Originally, the commission proposed a total of five K-12 districts in Phoenix. That plan would have combined Madison with three other elementary districts and Camelback and North high schools. The Madison School Board didn’t like that plan much, either.

But eventually the commission decided to go with one mega district covering all of Phoenix. That means Madison would be melded with the other 12 elementary districts in Phoenix and all the Phoenix Union high schools into a district with some 108,000 students – the largest district in all of Arizona. (Mesa now holds the No. 1 ranking with 75,000 students.)

Meanwhile, another mega district would combine the Tempe Union High School district with the Kyrene and Tempe elementary districts for about 43,000 students. And a third would combine Glendale Union High with Washington and Glendale elementary districts for a 50,000-student district.

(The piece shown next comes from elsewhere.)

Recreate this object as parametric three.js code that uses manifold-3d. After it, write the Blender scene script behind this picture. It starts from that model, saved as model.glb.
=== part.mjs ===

“There’s a currency of trust built up over time in a school district,” Thomas notes. “It’s that currency that allows you to pass bond issues and overrides that are needed, because we don’t fund education enough in Arizona. Why would you jeopardize that?”

Meanwhile, he says the school board association would favor unification “if the local district wants to do it.” But that isn’t the case here, he adds. “This is being imposed by a state entity that has no sensitivity to local concerns.”

I’d rather not say it, but I think this commission has wasted a lot of time and effort for a plan that’s doomed in Phoenix. (There’s some hope for Tempe and Glendale.)

I think it made a major mistake in thinking it could ever get 13 elementary districts and the citywide high school district in Phoenix to agree on anything, to say nothing of unifying into one mass. It had a far better chance, I believe, when it proposed five districts in Phoenix – I doubt voters would have passed all of them, but I’m betting they would have approved some.

So while after the November election we may see some unified school districts in rural Arizona, I’m not holding my breath for the schools in Phoenix. And that’s a shame.